THE AVENGERS #22 by Brian Bendis, Renato Guedes, Jose Wilson Magalhaes and Jason Keith.
WHAT YOU SHOULD KNOW: An ex-SHIELD agent has joined HAMMER and given Norman Osborn "all the secrets of the super hero community". The Avengers split forces to bring HAMMER down on multiple fronts, only to find that Osborn was prepared for them at every turn. This issue is a series of standalone scenes in which HAMMER tries to break the Avengers individually while The President deals with the fallout of Osborn's accusations that he has been unfairly attacked and imprisoned.

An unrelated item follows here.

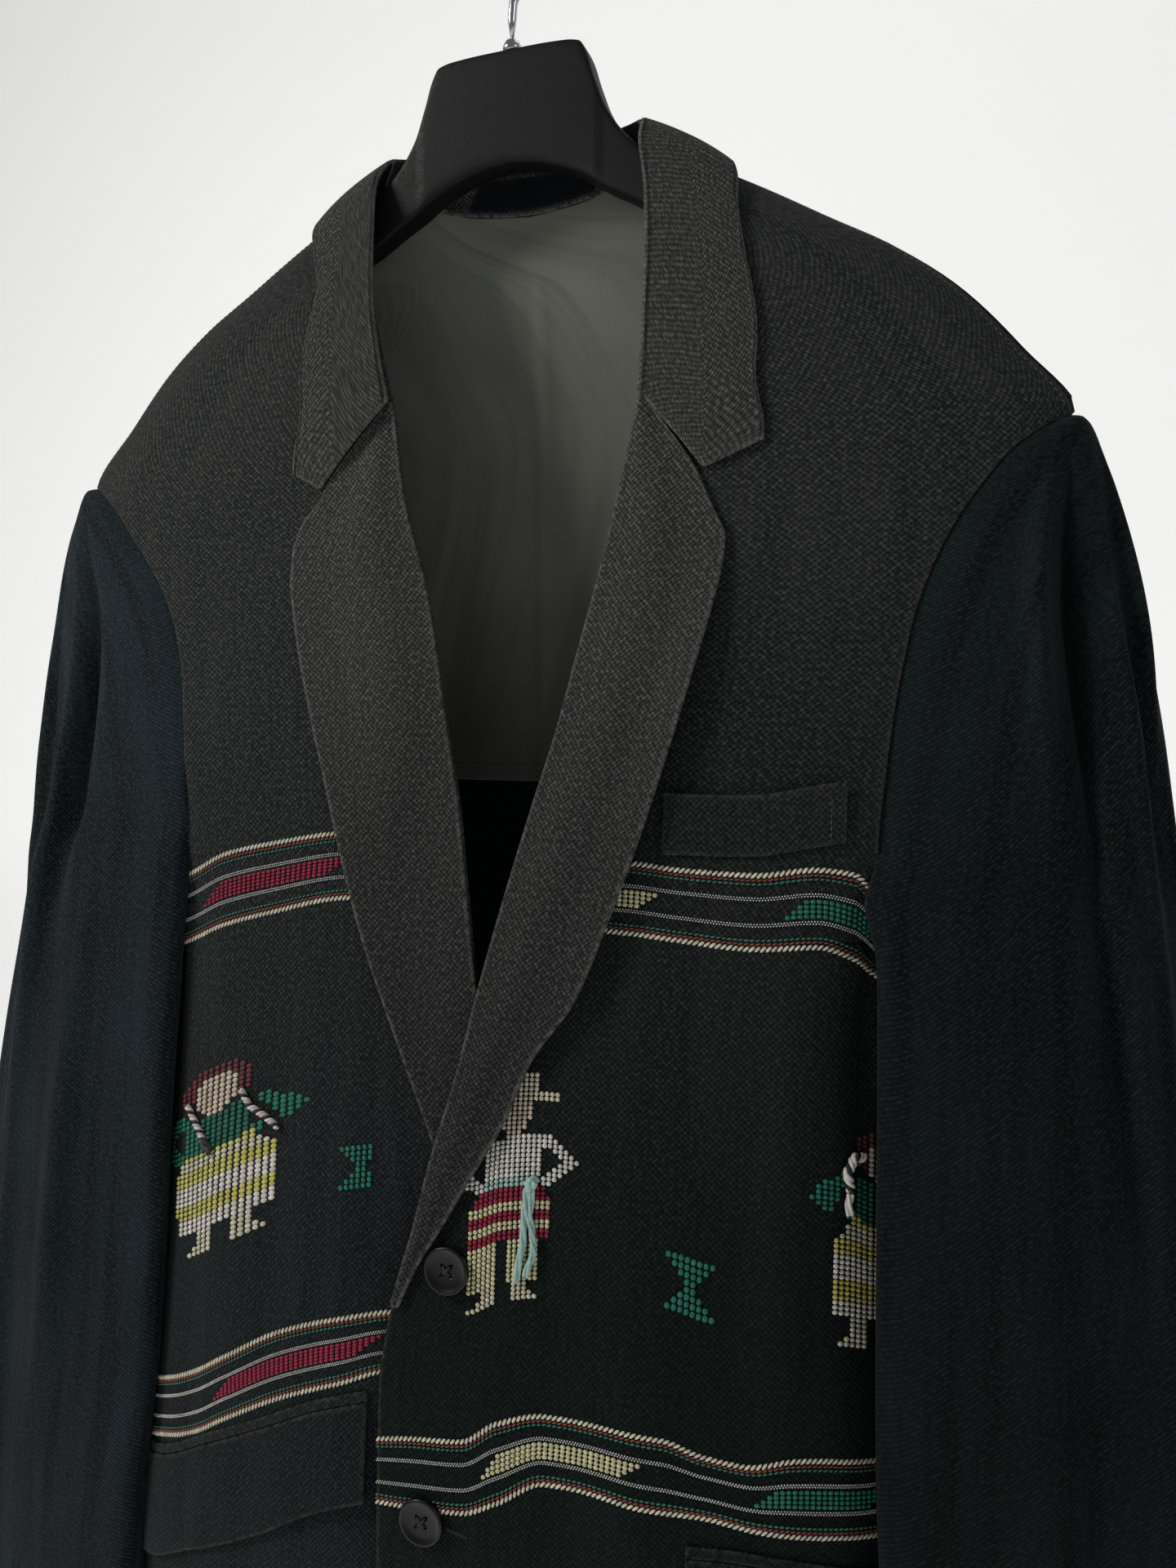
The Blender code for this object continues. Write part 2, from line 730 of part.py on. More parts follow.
def sleeve_ends(z, side):
    """The front and back ends of the top sleeve's section, and its outermost point."""
    read = {name: smooth(SLEEVE, name)(z) for name in SLEEVE[0][1:]}
    if side < 0:
        read["outer_x"] = read["outer_x"] + RIGHT_OUTER
        read["front_x"] = read["front_x"] + RIGHT_FRONT * (1 - 0.6 * ease(700, 790, -z))
    above = z > SLEEVE_SEAM_TOP
    front = form(z, armhole_turn(z, side))
    back = form(z, armhole_turn(z, side, back=True))
    join = ease(-30, 0, SLEEVE_SEAM_TOP - z)
    ends = []
    for name, seam in (("front", front), ("back", back)):
        away = -SLEEVE_STEP if name == "front" else SLEEVE_STEP
        for axis, place, step in (("_x", side * seam[..., 0], SLEEVE_STEP), ("_y", seam[..., 1], away)):
            below = read[name + axis]
            ends.append(np.where(above, (place + step) * (1 - join) + below * join, below))
    return (*ends, read["outer_x"], read["outer_y"])


def top_sleeve(z, share, side):
    """The top sleeve: share 0 is its front seam, 0.5 its outermost line and 1 its back seam."""
    z, share = np.broadcast_arrays(np.asarray(z, float), np.asarray(share, float))
    front_x, front_y, back_x, back_y, outer_x, outer_y = sleeve_ends(z, side)
    front = share < 0.5
    angle = np.radians(180 * np.abs(share - 0.5))
    across = np.maximum(np.cos(angle), 0) ** (2 / SLEEVE_ROUNDNESS)
    deep = np.maximum(np.sin(angle), 0) ** (2 / SLEEVE_ROUNDNESS)
    end_x = np.where(front, front_x, back_x)
    end_y = np.where(front, front_y, back_y)
    x = end_x + (outer_x - end_x) * across
    y = outer_y + (end_y - outer_y) * deep
    return np.stack([x, y, z], axis=-1)


def under_sleeve(z, share, side):
    """The under sleeve, which hangs against the body's side, from the front seam to the back one."""
    z, share = np.broadcast_arrays(np.asarray(z, float), np.asarray(share, float))
    front_x, front_y, back_x, back_y, _, _ = sleeve_ends(z, side)
    bow = np.sin(math.pi * share)
    x = front_x * (1 - share) + back_x * share - UNDER_DEPTH * bow
    y = front_y + (back_y - front_y) * (1 - np.cos(math.pi * share)) / 2
    clear = UNDER_CLEAR + POCKET_CLEAR * ease(690, 730, -z) * (1 - ease(840, 890, -z))
    depth = np.where(y < 0, FRONT(z), BACK(z)) + clear
    power = ROUND(z)
    flank = np.maximum(1 - np.minimum(np.abs(y) / depth, 1) ** power, 0) ** (1 / power)
    held = (half_width(z, side) + clear) * flank
    return np.stack([np.maximum(x, held), y, z], axis=-1)


def folded_sleeve(z, share, side):
    """The top sleeve with its folds, along its own outward direction."""
    place = top_sleeve(z, share, side)
    run = top_sleeve(z, share + 0.01, side) - top_sleeve(z, share - 0.01, side)
    out = np.stack([run[..., 1], -run[..., 0], np.zeros_like(run[..., 0])], axis=-1)
    out /= np.maximum(np.linalg.norm(out, axis=-1, keepdims=True), 1e-9)
    return place + out * folds(SLEEVE_FOLDS, share, place[..., 2])[..., None]


def make_sleeves():
    """The two pieces of each sleeve."""
    top_rows = heights(-262.8, (-266, 1), (-272, 1), (-284, 1), (-300, 1), (-466, 6), (SLEEVE_END, 10))
    under_rows = heights(SLEEVE_SEAM_TOP - 1, (-500, 2), (SLEEVE_END, 9))
    inset = 0.004
    for side, word in ((1, "left"), (-1, "right")):
        flip = np.array([side, 1, 1])
        share = np.linspace(inset, 1 - inset, 15)[None, :]
        points = folded_sleeve(top_rows[:, None], share, side)
        wall("sleeve_%s_top" % word, points * flip, grid_normals(points) * flip, CLOTH, "sleeve_cloth")
        share = np.linspace(0.02, 0.98, 12)[None, :]
        points = under_sleeve(under_rows[:, None], share, side)
        wall("sleeve_%s_under" % word, points * flip, grid_normals(points) * flip, CLOTH, "sleeve_cloth")


def make_lining():
    """The half lining of the back, which hangs inside the back panels."""
    z = heights(-139.4, (-170, 2), (-262, 4), (-421, 6))
    edge = smooth(LINING_EDGE, "turn")(z)
    lift = lambda rows, turn: np.full_like(rows, -LINING_DROP)
    body_panel("back_lining", z, edge, 360 - edge, 15, lift, "lining_cloth", LINING)


def patch(name, table, shares, columns, lift, thick, slot, under=0.0):
    """A piece laid on a front, between the top and bottom of its table."""
    xs = [row[0] for row in table[1:]]
    x = np.linspace(min(xs), max(xs), columns)[None, :]
    share = np.asarray(shares, float)[:, None]
    top = smooth(table, "top")(x)
    bottom = smooth(table, "bottom")(x)
    z = top * (1 - share) + bottom * share
    rows, places = np.broadcast_arrays(z, x)
    turn = turn_at(rows, places)
    raised = lift(share) + (CLOTH + thick) / 2 + SEAM
    points, normals = on_body(rows, turn, raised + under * underlap(rows, turn))
    return wall(name, points, normals, thick, slot)


def strip_above(table, height):
    """The table of a strip that lies just above another piece."""
    rows = [(x, top + height + SEAM, top + SEAM) for x, top, _ in table[1:]]
    return (table[0], *rows)


def make_pockets():
    """The breast welt, and each lower pocket's jet and flap."""
    gape = lambda share: WELT_GAPE * (1 - share) ** 2
    patch("breast_welt", WELT, (0, 0.33, 0.66, 1), 9, gape, 1.4, "front_cloth")
    flat = lambda share: 0.0 * share
    hang = lambda share: FLAP_STAND * share
    for word, table, under in (("right", FLAP_RIGHT, 1.0), ("left", FLAP_LEFT, 0.0)):
        patch("pocket_flap_" + word, table, (0, 0.35, 0.7, 1), 11, hang, 1.4, "front_cloth", under)
        patch("pocket_jet_" + word, strip_above(table, JET), (0, 1), 11, flat, 1.0, "front_cloth", under)


def turned(bm, profile, segments, frame):
    """Adds a turned solid: profile is (radius, height) from its bottom centre to its top centre."""
    origin, out, side, up = frame
    rings = []
    for radius, height in profile:
        if radius == 0:
            rings.append([bm.verts.new(origin + out * height)])
            continue
        angles = [2 * math.pi * k / segments for k in range(segments)]
        rings.append([bm.verts.new(origin + out * height + side * radius * math.cos(a)
                                   + up * radius * math.sin(a)) for a in angles])
    for low, high in zip(rings, rings[1:]):
        for k in range(segments):
            n = (k + 1) % segments
            corners = [low[k % len(low)], low[n % len(low)], high[n % len(high)], high[k % len(high)]]
            bm.faces.new(list(dict.fromkeys(corners)))


def make_button(name, x, z):
    """A dished four-hole button on the left front."""
    place, normal = on_body(z, turn_at(z, x), CLOTH / 2 + SEAM)
    side = np.cross(normal, np.array([0, 0, 1.0]))
    side /= np.linalg.norm(side)
    up = np.cross(side, normal)
    profile = ((0, 0), (BUTTON_RADIUS - 1.2, 0), (BUTTON_RADIUS, 1.1), (BUTTON_RADIUS - 0.1, 2.6),
               (BUTTON_RADIUS - 0.8, BUTTON_THICK), (BUTTON_RADIUS - 1.8, BUTTON_THICK - 0.3),
               (BUTTON_RADIUS - 3.0, 2.3), (4.0, 2.2), (0, 2.2))
    bm = bmesh.new()
    turned(bm, profile, 20, (place, normal, side, up))
    made = new_object(name, bm, "button_resin")
    holes = bmesh.new()
    for a in (-1, 1):
        for b in (-1, 1):
            centre = place + (side * a + up * b) * HOLE_OUT - normal * 2
            turned(holes, ((0, 0), (HOLE_RADIUS, 0), (HOLE_RADIUS, 8), (0, 8)), 6, (centre, normal, side, up))
    cutter = new_object(name + "_holes", holes, "button_resin")
    cutter.hide_render = True
    cutter.display_type = "WIRE"
    cut = made.modifiers.new("holes", "BOOLEAN")
    cut.operation = "DIFFERENCE"
    cut.solver = "EXACT"
    cut.object = cutter


def arm_stations(side):
    """Sections of a hanger arm: each follows the inside of the shoulder it carries."""
    rows = BACK_ROWS[BACK_ROWS >= SHOULDER_END]
    stations = []
    for x in np.linspace(ARM_FROM + 16, ARM_TO, 8):
        z = np.interp(x, half_width(rows, side), rows)
        stations.append((x, z - ARM_CLEAR, z - ARM_CLEAR - ARM_HEIGHT, ARM_THICK))
    return stations


def hanger_ring(x, top, bottom, thick, rounded):
    """One section of the hanger, as eight points in the YZ plane: rounded over the arms."""
    half = thick / 2
    crown = 0.42 if rounded else 0.85
    drop = min(9.0, (top - bottom) * 0.35) if rounded else 1.4
    return [(x, -half * crown, top), (x, half * crown, top), (x, half, top - drop), (x, half, bottom + 3),
            (x, half * 0.8, bottom), (x, -half * 0.8, bottom), (x, -half, bottom + 3), (x, -half, top - drop)]


def make_hanger():
    """The hanger's neck and arms, its ferrule and its steel hook."""
    neck = [(*row, False) for row in HANGER[1:]]
    left = neck + [(*row, True) for row in arm_stations(1)]
    right = neck[1:] + [(*row, True) for row in arm_stations(-1)]
    right = [(-row[0], *row[1:]) for row in reversed(right)]
    bm = bmesh.new()
    rings = [[bm.verts.new(p) for p in hanger_ring(*row)] for row in right + left]
    for a, b in zip(rings, rings[1:]):
        for k in range(8):
            n = (k + 1) % 8
            bm.faces.new((a[k], a[n], b[n], b[k]))
    bm.faces.new(list(reversed(rings[0])))
    bm.faces.new(rings[-1])
    new_object("hanger_body", bm, "hanger_lacquer", 35)

    up = (np.array([0, 0, HANGER[1][1] + SEAM]), np.array([0, 0, 1.0]), np.array([1.0, 0, 0]),
          np.array([0, 1.0, 0]))
    bm = bmesh.new()
    turned(bm, ((0, 0), (FERRULE_RADIUS, 0), (FERRULE_RADIUS, 3.4), (3.6, 5.3), (2.5, 6.1), (0, 6.1)), 20, up)
    new_object("hanger_ferrule", bm, "hook_steel")

    centre = WIRE - HOOK_RADIUS
    path = [(x, 0, z) for x, z in HOOK_SHANK]
    for angle in np.radians(np.linspace(HOOK_START, HOOK_STOP, 17)):
        path.append((HOOK_RADIUS * math.cos(angle), 0, centre + HOOK_RADIUS * math.sin(angle)))
    bm = bmesh.new()
    tube(bm, np.array(path, float), WIRE, 8)
    new_object("hanger_hook", bm, "hook_steel")


def tube(bm, path, radius, sides):
    """Adds a round wire along a path in the XZ plane, with closed ends."""
    rings = []
    for place, way in zip(path, np.gradient(path, axis=0)):
        way = way / np.linalg.norm(way)
        flat = np.array([0, 1.0, 0])
        across = np.cross(way, flat)
        angles = [2 * math.pi * k / sides for k in range(sides)]
        rings.append([bm.verts.new(place + radius * (across * math.cos(a) + flat * math.sin(a)))
                      for a in angles])
    for a, b in zip(rings, rings[1:]):
        for k in range(sides):
            n = (k + 1) % sides
            bm.faces.new((a[k], a[n], b[n], b[k]))
    bm.faces.new(list(reversed(rings[0])))
    bm.faces.new(rings[-1])


def main():
    """Builds every piece."""
    clear_scene()
    make_hanger()
    make_fronts()
    make_backs()
    make_lapels()
    make_collar()
    make_label()
    make_sleeves()
    make_lining()
    make_pockets()
    for name, x, z in BUTTONS:
        make_button(name, x, z)


main()
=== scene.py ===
# %% [markdown]
# # An embroidered jacket on its hanger
# A tailored jacket in handwoven cotton: charcoal fronts with brocaded bands and little brocaded
# people, softer and darker cloth for the sleeves and back, a half lining, and a black suit hanger.
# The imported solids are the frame. Each cloth piece here is a finer sheet on the same form, because
# cloth shows its folds, weave and worn edges only when it has enough points to bend.

# %% Load the frame and keep its box
import math

import bmesh
import bpy
import numpy as np
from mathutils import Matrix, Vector


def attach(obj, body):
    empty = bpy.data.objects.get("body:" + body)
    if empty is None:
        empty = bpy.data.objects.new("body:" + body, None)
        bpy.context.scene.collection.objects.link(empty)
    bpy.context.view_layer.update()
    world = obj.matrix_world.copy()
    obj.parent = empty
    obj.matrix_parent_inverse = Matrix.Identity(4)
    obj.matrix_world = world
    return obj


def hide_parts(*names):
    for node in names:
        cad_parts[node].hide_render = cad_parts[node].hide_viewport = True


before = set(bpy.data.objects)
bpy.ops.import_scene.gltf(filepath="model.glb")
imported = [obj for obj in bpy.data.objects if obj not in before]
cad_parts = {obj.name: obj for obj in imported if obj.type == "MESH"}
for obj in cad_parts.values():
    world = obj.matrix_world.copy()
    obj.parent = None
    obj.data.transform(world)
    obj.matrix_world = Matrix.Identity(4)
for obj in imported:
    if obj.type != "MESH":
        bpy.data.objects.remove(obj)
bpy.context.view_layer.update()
MM = 0.001
print("solids:", len(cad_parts))

# %% [markdown]
# ## The camera and the studio
# The camera stands close to the jacket, a little to its left and below the shoulders, which is why
# the wearer's left side looks larger. A close camera is copied by its place, not by a longer lens.

# %% The camera
CAMERA_PLACE = (0.2322, -0.5398, -0.3810)
CAMERA_TURN = 19.74
CAMERA_TILT = -3.85
LENS = 27.04


def look(turn, tilt):
    """The direction of a camera turned to the left of +Y and tilted up, in degrees."""
    a, p = math.radians(turn), math.radians(tilt)
    return Vector((-math.sin(a) * math.cos(p), math.cos(a) * math.cos(p), math.sin(p)))


scene = bpy.context.scene
lens = bpy.data.cameras.new("camera")
lens.sensor_fit = "VERTICAL"
lens.sensor_height = 36.0
lens.sensor_width = 27.0
lens.lens = LENS
lens.clip_start = 0.01
camera = bpy.data.objects.new("camera", lens)
camera.location = CAMERA_PLACE
camera.rotation_euler = look(CAMERA_TURN, CAMERA_TILT).to_track_quat("-Z", "Y").to_euler()
scene.collection.objects.link(camera)
scene.camera = camera
scene.view_settings.view_transform = "Standard"
print("camera at", tuple(round(v, 3) for v in camera.location))


# %% [markdown]
# ## Helpers for colour and nodes
# Colours are read off cloth as sRGB hex values, and Blender wants linear light, so one function
# turns them. One small function adds any node, sets it and links it.

# %% Colour and node helpers
def linear(text):
    """A hex sRGB colour as linear RGBA."""
    channels = [int(text[i:i + 2], 16) / 255 for i in (0, 2, 4)]
    return (*[c / 12.92 if c <= 0.04045 else ((c + 0.055) / 1.055) ** 2.4 for c in channels], 1.0)


def add_node(tree, kind, inputs=None, **settings):
    """Adds a node, sets its properties, and fills its inputs with values or other nodes' outputs."""
    node = tree.nodes.new(kind)
    for name, value in settings.items():
        setattr(node, name, value)
    for key, value in (inputs or {}).items():
        if isinstance(value, bpy.types.NodeSocket):
            tree.links.new(value, node.inputs[key])
        else:
            node.inputs[key].default_value = value
    return node


def blank_material(name, roughness, metallic=0.0):
    """A material with only its shader, and the shader itself."""
    made = bpy.data.materials.new(name)
    made.use_nodes = True
    shader = made.node_tree.nodes["Principled BSDF"]
    shader.inputs["Roughness"].default_value = roughness
    shader.inputs["Metallic"].default_value = metallic
    return made, made.node_tree, shader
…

WHAT WORKS: The writing is good, but not great. I did particularly enjoy the scene with SHIELD traitor Dr. Washington and Iron Man.
WHAT DOESN'T WORK: I don't mind when cover artists differ from interior artists, but I hate when covers have nothing to do with the interior...and Gorgon isn't even in the issue, much less fighting Captain America.
WOLVERINE AND THE X-MEN #6 by Jason Aaron, Nick Bradshaw, and a whole bunch of inkers and colorists.
WHAT YOU SHOULD KNOW: Since Schism, Wolverine and his group of X-Men have reopened the school and are attempting to train the next generation of mutants...which trying to keep the school from going under. Wolverine and Quentin Quire have headed off into space seeking funding to keep the school open while Kid Gladiator has entered Kitty Pryde's body to battle off hordes of microscopic Brood. In this issue, Wolverine and Quentin Quire try to rip off an intergalactic casino while The X-Men enter Kitty's body to save her and find out what happened to Kid Gladiator...while the mansion is attacked by more, larger brood.
WHAT WORKS: Wolverine and the X-Men is the funnest the X-Men books have been in YEARS. Wolverine always gets paired up with "kid sidekicks" but it's usually "spunky teen girl with a crush on Wolverine", this time it's smarmy teen boy that Wolverine wants to punch in the face. Nice change of pace. Good action, good writing, good art. Hope it holds up through the Avengers vs X-Men crossover.
WHAT DOESN'T WORK: I've never been a fan of the space stuff tied in with the X-Men, but at least Jason Aaron's having fun with it.